++++ RAW DATA

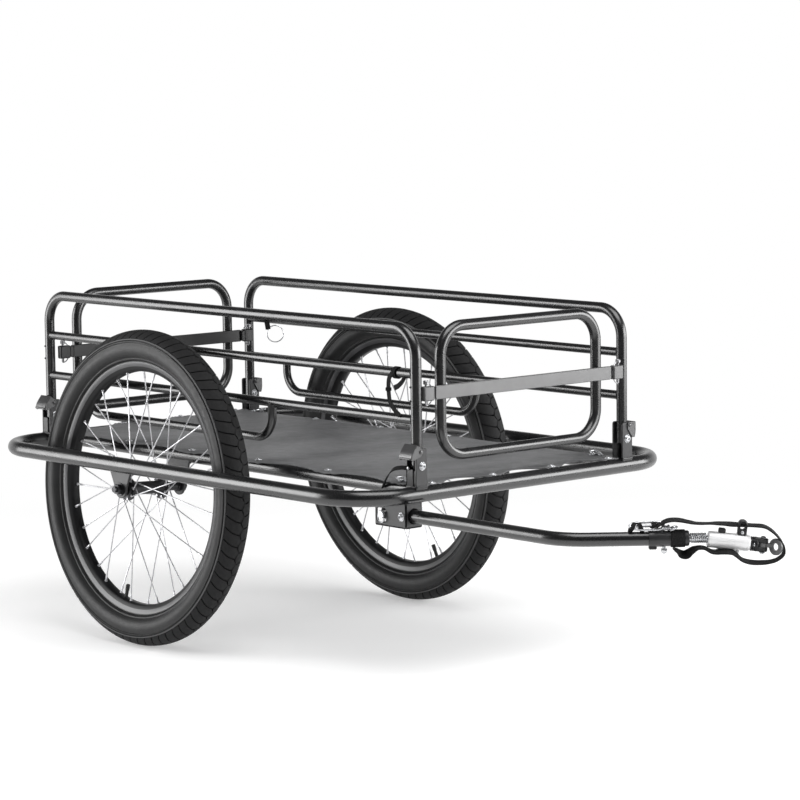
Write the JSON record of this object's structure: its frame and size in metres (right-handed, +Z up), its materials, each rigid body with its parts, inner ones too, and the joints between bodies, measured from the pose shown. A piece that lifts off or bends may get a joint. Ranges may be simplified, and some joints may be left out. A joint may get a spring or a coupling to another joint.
{
  "type": "cargo bike trailer",
  "caption": "Open cargo trailer for a bicycle: tube frame round the wheels, folding side rails, lift-out gates, cloth deck and a bent tow arm with a sprung hitch.",
  "frame": {"origin": "on the ground, under the middle of the whole trailer's box", "axes": "+X forward to the hitch, +Y to the trailer's left, +Z up"},
  "size_m": [1.4992, 0.6942, 0.5589],
  "materials": {
    "tube_paint": "satin black powder coat on round steel tube",
    "plate_paint": "satin black powder coat on pressed steel",
    "bar_paint": "satin dark grey paint",
    "rim_black": "black anodised rim",
    "zinc_steel": "bright zinc-plated steel",
    "barrel_alloy": "satin turned aluminium",
    "tyre_rubber": "black tyre rubber with fine sipes",
    "tube_rubber": "matt black rubber",
    "deck_cloth": "coated dark grey tarpaulin cloth",
    "webbing": "woven black webbing"
  },
  "bodies": {
    "frame": {"outer_loop": "tube_paint", "inner_rail_right": "tube_paint", "inner_rail_left": "tube_paint", "deck_sheet": "deck_cloth", "corner_bracket_front_right": "plate_paint", "hinge_bolt_front_right": "zinc_steel", "corner_bracket_front_left": "plate_paint", "hinge_bolt_front_left": "zinc_steel", "corner_bracket_rear_right": "plate_paint", "hinge_bolt_rear_right": "zinc_steel", "corner_bracket_rear_left": "plate_paint", "hinge_bolt_rear_left": "zinc_steel", "axle_hanger_outer_right": "plate_paint", "axle_hanger_inner_right": "plate_paint", "axle_right": "zinc_steel", "axle_hanger_outer_left": "plate_paint", "axle_hanger_inner_left": "plate_paint", "axle_left": "zinc_steel", "tow_bracket": "plate_paint", "tow_bolt": "zinc_steel", "tow_tube": "tube_paint", "coupler_sleeve": "plate_paint", "coupler_spring": "zinc_steel", "safety_strap": "webbing"},
    "side_right": {"side_hoop_right": "tube_paint", "upper_rail_right": "tube_paint", "lower_rail_right": "tube_paint", "wheel_guard_right": "tube_paint", "gate_clamp_front_right": "plate_paint", "gate_clamp_rear_right": "plate_paint"},
    "side_left": {"side_hoop_left": "tube_paint", "upper_rail_left": "tube_paint", "lower_rail_left": "tube_paint", "wheel_guard_left": "tube_paint", "gate_clamp_front_left": "plate_paint", "gate_clamp_rear_left": "plate_paint"},
    "gate_front": {"gate_loop_front": "tube_paint", "gate_bar_front": "bar_paint"},
    "gate_rear": {"gate_loop_rear": "tube_paint", "gate_bar_rear": "bar_paint"},
    "wheel_right": {"tyre_right": "tyre_rubber", "inner_tube_right": "tube_rubber", "rim_right": "rim_black", "hub_and_spokes_right": "zinc_steel"},
    "wheel_left": {"tyre_left": "tyre_rubber", "inner_tube_left": "tube_rubber", "rim_left": "rim_black", "hub_and_spokes_left": "zinc_steel"},
    "coupler": {"coupler_barrel": "barrel_alloy"},
    "knuckle": {"coupler_knuckle": "plate_paint"},
    "hitch": {"hitch_plate": "bar_paint"},
    "lock_pin": {"tow_lock_pin": "zinc_steel"},
    "pin_front_right": {"clamp_pin_front_right": "zinc_steel"},
    "flap_front_right": {"latch_flap_front_right": "zinc_steel"},
    "pin_rear_right": {"clamp_pin_rear_right": "zinc_steel"},
    "flap_rear_right": {"latch_flap_rear_right": "zinc_steel"},
    "pin_front_left": {"clamp_pin_front_left": "zinc_steel"},
    "flap_front_left": {"latch_flap_front_left": "zinc_steel"},
    "pin_rear_left": {"clamp_pin_rear_left": "zinc_steel"},
    "flap_rear_left": {"latch_flap_rear_left": "zinc_steel"}
  },
  "joints": [
    {"name": "right_wheel_spin", "type": "hinge", "parent": "frame", "child": "wheel_right", "pos_m": [-0.38545, -0.282, 0.25759], "axis": [0, 0.9984, -0.0567], "continuous": true},
    {"name": "left_wheel_spin", "type": "hinge", "parent": "frame", "child": "wheel_left", "pos_m": [-0.38545, 0.282, 0.25759], "axis": [0, 0.9984, 0.0567], "continuous": true},
    {"name": "right_side_fold", "type": "hinge", "parent": "frame", "child": "side_right", "pos_m": [-0.38545, -0.2193, 0.34446], "axis": [-1, 0, 0], "range_deg": [0, 84]},
    {"name": "left_side_fold", "type": "hinge", "parent": "frame", "child": "side_left", "pos_m": [-0.38545, 0.2193, 0.34446], "axis": [1, 0, 0], "range_deg": [0, 84]},
    {"name": "front_gate_removal", "type": "slide", "parent": "frame", "child": "gate_front", "axis": [1, 0, 0], "range_m": [0, 0.36]},
    {"name": "rear_gate_removal", "type": "slide", "parent": "frame", "child": "gate_rear", "axis": [-1, 0, 0], "range_m": [0, 0.36]},
    {"name": "front_right_pin_pull", "type": "slide", "parent": "side_right", "child": "pin_front_right", "axis": [0, 0, 1], "range_m": [0, 0.012], "stiffness_N_per_m": 150},
    {"name": "front_right_latch", "type": "hinge", "parent": "frame", "child": "flap_front_right", "pos_m": [0.21075, -0.2235, 0.36596], "axis": [-1, 0, 0], "range_deg": [-36, 8]},
    {"name": "front_left_pin_pull", "type": "slide", "parent": "side_left", "child": "pin_front_left", "axis": [0, 0, 1], "range_m": [0, 0.012], "stiffness_N_per_m": 150},
    {"name": "front_left_latch", "type": "hinge", "parent": "frame", "child": "flap_front_left", "pos_m": [0.21075, 0.2235, 0.36596], "axis": [1, 0, 0], "range_deg": [0, 44]},
    {"name": "rear_right_pin_pull", "type": "slide", "parent": "side_right", "child": "pin_rear_right", "axis": [0, 0, 1], "range_m": [0, 0.012], "stiffness_N_per_m": 150},
    {"name": "rear_right_latch", "type": "hinge", "parent": "frame", "child": "flap_rear_right", "pos_m": [-0.72975, -0.2235, 0.36596], "axis": [-1, 0, 0], "range_deg": [-36, 8]},
    {"name": "rear_left_pin_pull", "type": "slide", "parent": "side_left", "child": "pin_rear_left", "axis": [0, 0, 1], "range_m": [0, 0.012], "stiffness_N_per_m": 150},
    {"name": "rear_left_latch", "type": "hinge", "parent": "frame", "child": "flap_rear_left", "pos_m": [-0.72975, 0.2235, 0.36596], "axis": [1, 0, 0], "range_deg": [0, 44]},
    {"name": "lock_pin_pull", "type": "slide", "parent": "frame", "child": "lock_pin", "axis": [0, -1, 0], "range_m": [0, 0.045]},
    {"name": "coupler_flex", "type": "hinge", "parent": "frame", "child": "coupler", "pos_m": [0.66097, -0.08772, 0.26996], "axis": [0, 0, 1], "range_deg": [-30, 30], "stiffness_Nm_per_rad": 5, "deforming": ["coupler_spring", "safety_strap"]},
    {"name": "knuckle_roll", "type": "hinge", "parent": "coupler", "child": "knuckle", "pos_m": [0.66097, -0.08772, 0.26996], "axis": [0.638, 0.7603, -0.1219], "range_deg": [-90, 90]},
    {"name": "hitch_swing", "type": "hinge", "parent": "knuckle", "child": "hitch", "pos_m": [0.72037, -0.01692, 0.25861], "axis": [0.0783, 0.0934, 0.9925], "range_deg": [-25, 25]}
  ],
  "couplings": [
    {"joint": "left_side_fold", "follows": "right_side_fold", "ratio": 1},
    {"joint": "front_gate_removal", "follows": "right_side_fold", "m_per_rad": 0.24},
    {"joint": "rear_gate_removal", "follows": "right_side_fold", "m_per_rad": 0.24}
  ]
}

++++++++

= WRITTEN TASK =
Of the lines in the data above, how many contain the word "with"? Give only that figure.

= WRITTEN RESPONSE =
3